As a follow on from the retirement thread, how much do you need to be 'comfy?' Are you peeps spending more or less than anticipated? If you are taking advantage of a drawdown pension rather than an annuity is your pot dwindling faster than expected?
We lead a modest lifestyle and excluding capital expenditure (new cars, caravan, foriegn trip) reckon £20k pa should be enough is this realistic? With 2 of us oap should be at least £16k from the state, and with a defined pension taking us above this any private pension can therefore be used to fund early retirement, is this a dangerous tactic? QUOTE]
Our baseline outgoings pa are £12500 - this accounts for all utility bills, council tax, running the car, food, drink, fuel, insurances, broadband etc. This is for a reasonably sized house and modest new car.
On top of that we forecast £2500 pa on a contingency basis for 'everyday' things like replacing small household items, clothing etc.
Holidays, new cars and major house projects etc are funded from our reserves. As do new bikes.
I retired very early (48) although I now have a small lifestyle business that does produce a reasonable income but more importantly keeps me sane and amused.
Your costs sound realistic to me as you seem to live a similar lifestyle to us. Whilst we can easily afford to live a 'flash' lifestyle with fancy cars, expensive holidays, big wardrobes of clothes (we've done all that in the past) we opted for a much simpler life when we quit the corporate rat race. There was no financial driver for this but we grew tired of being wedded to, admittedly very well paying, jobs but they were jobs that kept us apart.

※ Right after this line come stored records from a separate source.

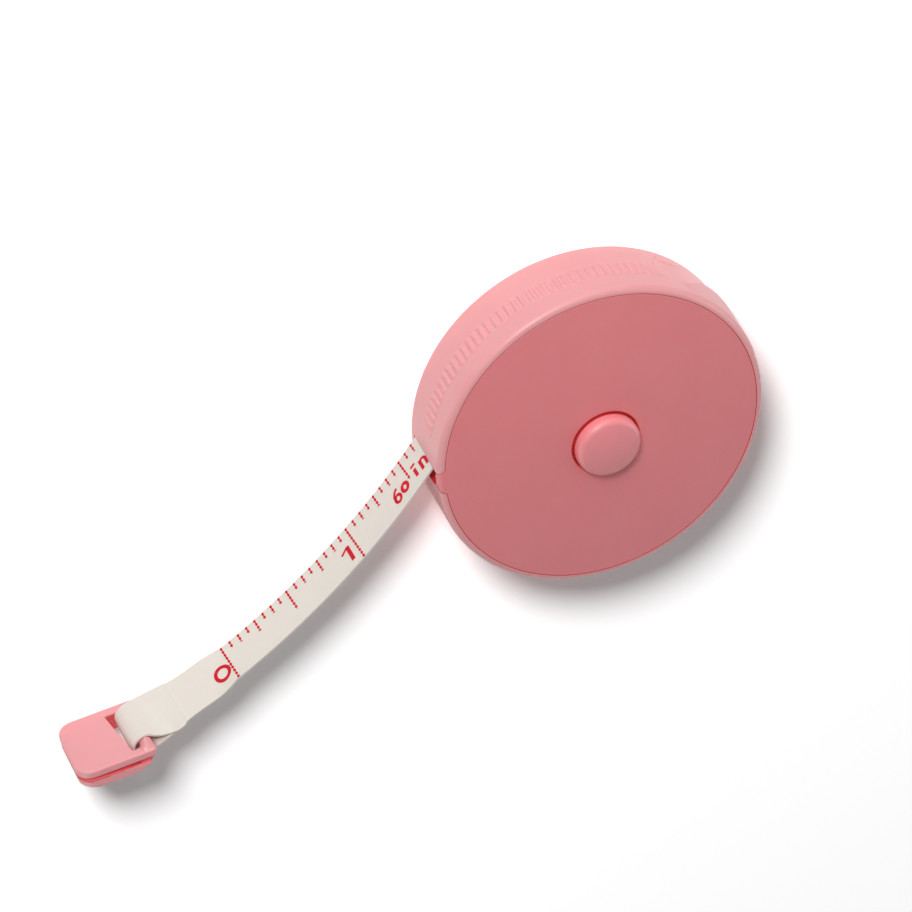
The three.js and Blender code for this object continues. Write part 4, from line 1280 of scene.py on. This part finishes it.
@dataclass
class ClothTape:
    """The free stretch of tape, its loop round the tab's bar and its welded end."""

    path: TapePath = TapePath()
    crisp_degrees: float = 50.0

    def build(self) -> Piece:
        """Builds the tape as one woven strip.

        Returns:
            The tape.
        """
        tape = thick_sheet("tape_strip", *self.path.rows(), self.path.half_thickness, self.path.width)
        finish_off(tape, TAPE_CLOTH.material(), self.crisp_degrees)
        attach(tape, "tape")
        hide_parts("tape_blade")
        return tape


class Tick(Enum):
    """The printed lines, each with the share of the tape's width that it crosses."""

    SIXTEENTH = 0.21
    EIGHTH = 0.25
    QUARTER = 0.37
    HALF = 0.63
    INCH = 1.0


@dataclass
class TapePrint:
    """The inch scale and its numerals, printed on the tape.

    Each mark has its sign, its place along and across the tape, and its width and height.
    """

    path: TapePath = TapePath()
    pitch: float = 25.4 / 16
    count: int = 35
    line_width: float = 0.3
    line_margin: float = 0.02
    bead_pitch: float = 0.76
    steps_per_bead: int = 12
    skew: float = 0.05
    bead: float = 0.7
    bead_least: float = 0.6
    worn_shares: Point = (0.3, 0.9)
    height: float = 0.014
    sink: float = 0.02
    stroke: float = 0.6
    zero_steps: int = 36
    bowl_steps: int = 30
    marks: tuple[tuple[str, Point, Point], ...] = (
        ("0", (1.5, 4.6), (2.95, 2.95)),
        ("1", (-23.8, 4.6), (2.1, 3.2)),
        ("6", (-35.1, 4.75), (1.75, 2.7)),
        ("0", (-36.95, 4.85), (1.8, 2.05)),
        ("i", (-39.7, 4.5), (1.1, 2.5)),
        ("n", (-41.65, 4.95), (1.6, 2.0)),
    )
    crisp_degrees: float = 50.0

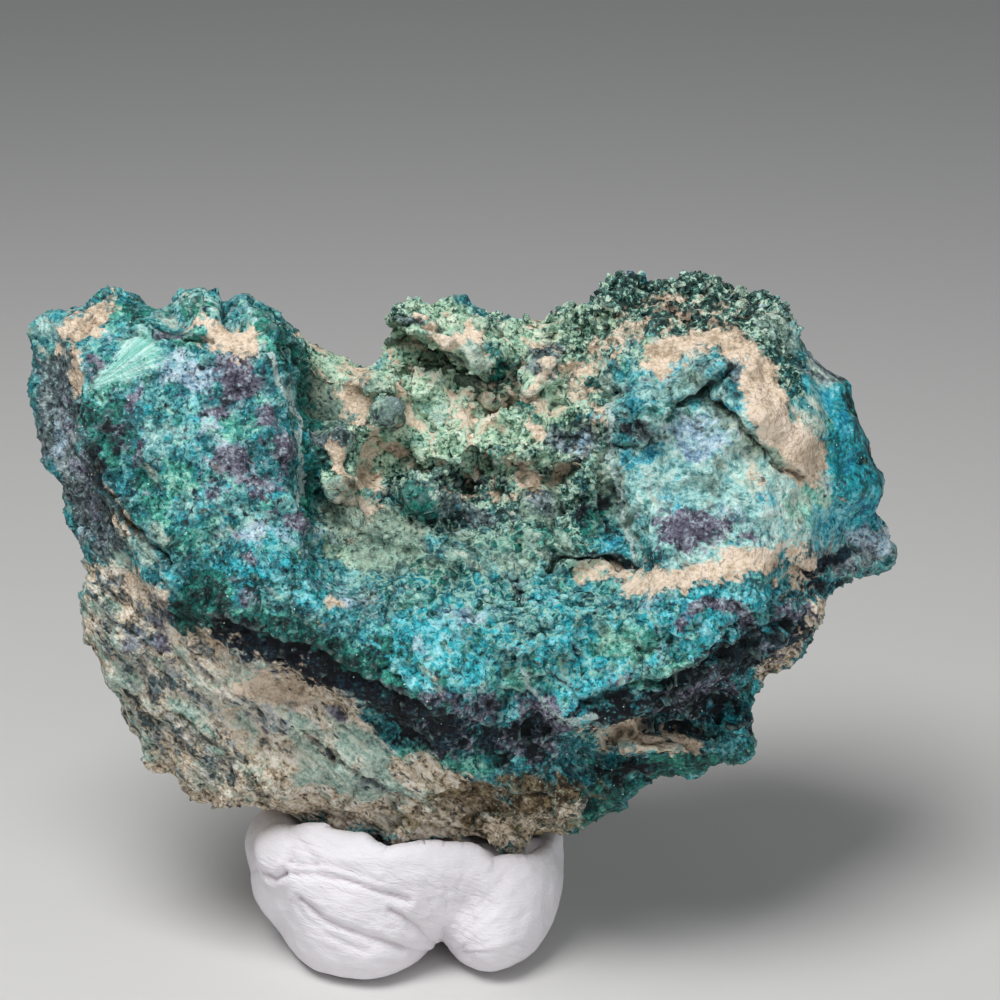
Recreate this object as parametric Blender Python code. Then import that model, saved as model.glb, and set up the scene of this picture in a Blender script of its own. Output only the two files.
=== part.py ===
"""Chrysocolla specimen: one stone, about 87 mm across, that stands in a lump of white display putty.

Frame: metres, +Z up, X across the stone's face, which looks towards -Y. The origin is the middle of the
putty's flat underside.

The stone is shaped in its own face frame, in millimetres: x to the right across the face, z up the face and
h out of it. The plane h = 0 runs through the stone's outline. That frame leans back in the putty by LEAN.
"""

import math
from collections import namedtuple

import bmesh
import bpy
import numpy as np
from mathutils import Matrix, Vector, noise

MM = 0.001

# How the stone sits in the putty: the place of its face frame's origin, and how far its top leans back.
LEAN = math.radians(18.0)
FACE_ORIGIN = Vector((5.5, 2.5, 40.0)) * MM

# How fine the meshes are: the subdivisions of balls, the voxels in millimetres and the triangles left.
BALL_LEVEL = 6
LUMP_LEVEL = 4
STONE_VOXEL = 0.75
STONE_TRIANGLES = 8300
PUTTY_VOXEL = 1.2
PUTTY_TRIANGLES = 900

# The gap between the stone and the putty that it is pressed into, in millimetres.
SEAT_GAP = 0.35

# How square the stone's sides are, seen along the face: 2 is an ellipse and more is squarer.
FRONT_SQUARENESS = 4.0
BACK_SQUARENESS = 2.6

# The stone's outline across the face, clockwise from its upper left corner: (x, z).
OUTLINE = [
    (-43.8, 22.4), (-43.0, 24.4), (-37.0, 24.6), (-34.8, 25.6), (-32.5, 25.2), (-30.0, 24.1), (-27.0, 26.4),
    (-24.7, 26.1), (-22.8, 23.9), (-20.8, 24.9), (-17.6, 23.6), (-15.4, 20.9), (-11.0, 19.5), (-8.8, 18.8),
    (-7.4, 21.5), (-4.0, 23.0), (1.0, 24.2), (5.0, 23.6), (9.0, 23.3), (13.0, 24.9), (15.0, 26.2),
    (17.0, 26.8), (20.5, 27.1), (24.0, 27.6), (28.5, 25.5), (31.5, 25.9), (34.0, 24.2), (34.4, 20.4),
    (36.6, 18.2), (38.6, 15.0), (40.4, 11.5), (42.2, 6.0), (42.0, 3.5), (42.4, 1.0), (41.4, -1.4),
    (38.0, -3.0), (36.8, -4.2), (36.2, -6.5), (34.5, -9.8), (31.5, -11.8), (29.7, -14.0), (29.0, -16.0),
    (29.6, -19.0), (27.5, -21.0), (24.0, -22.2), (19.5, -23.2), (18.0, -25.0), (14.0, -27.6), (10.0, -29.5),
    (6.0, -30.4), (-1.0, -30.4), (-8.0, -30.0), (-16.0, -29.2), (-21.0, -27.6), (-25.5, -25.6),
    (-28.5, -23.8), (-32.0, -20.2), (-34.8, -15.5), (-36.5, -11.5), (-37.2, -8.0), (-38.3, -5.8),
    (-37.4, -2.0), (-38.0, 2.0), (-40.2, 5.7), (-42.2, 8.2), (-43.0, 14.0), (-43.1, 18.0),
]

# Where the outline itself stands in front of the plane h = 0, or behind it: (x, z, h).
RIM_HEIGHTS = [
    (-42.0, 23.0, 2.0), (-26.0, 25.0, 2.0), (-16.0, 21.0, -2.0), (-9.0, 19.0, -6.0), (2.0, 24.0, -4.5),
    (16.0, 27.0, -4.0), (30.0, 25.0, -3.0), (41.0, 12.0, -4.0), (42.0, 0.0, -5.0), (35.0, -9.0, -1.0),
    (28.0, -19.0, -1.0), (14.0, -27.0, -4.0), (-5.0, -30.0, -3.0), (-28.0, -24.0, -3.0), (-37.0, -8.0, 0.0),
    (-43.0, 12.0, -2.0),
]

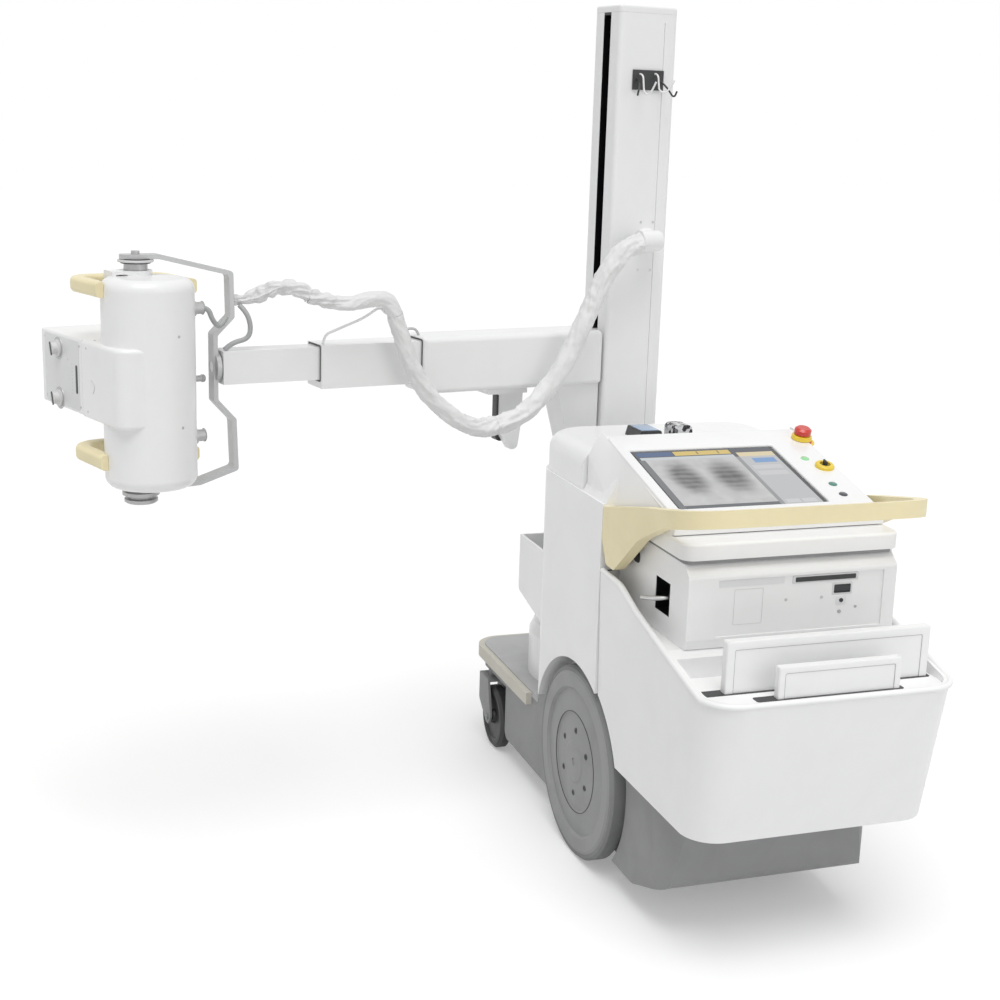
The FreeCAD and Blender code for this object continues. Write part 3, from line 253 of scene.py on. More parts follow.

Switching off a very high disposable income was scary and took a fair bit of planning. I did post elsewhere when this subject came up that I put together a comprehensive cash flow forecast until I was aged 80.
This was a good 'are we doing the right thing' check and fortunately it indicated it was ie we would be just fine even using metrics that were sunny side down.
I took my main pension at age 53 (although it's now 55 earliest I think due to Gov' rule changes) and took a 25% lump sum although my pension was 'hit' by around 40%. My calculations showed that if I live beyond 93 years of age then I made the wrong decision!
My best advice, if you are on the cusp of making the decision that you have outlined, is to run a realistic cash flow projection yourself and see how it stacks up in the long term. Tbh I was pleasantly surprised when I ran my own as even though we have plenty of reserves the effect of compound interest (even at the very low rates we have today) made a significant impact on the forecast.
Good luck whatever you decide to do and never forget that 'selling your soul to the company goal' for too long may deprive you of vital years together - especially if the Grim Reaper comes looking for either of you too soon. Sounds a bit morbid but I'm afraid that is the reality of life as you get into your 'Golden Years'.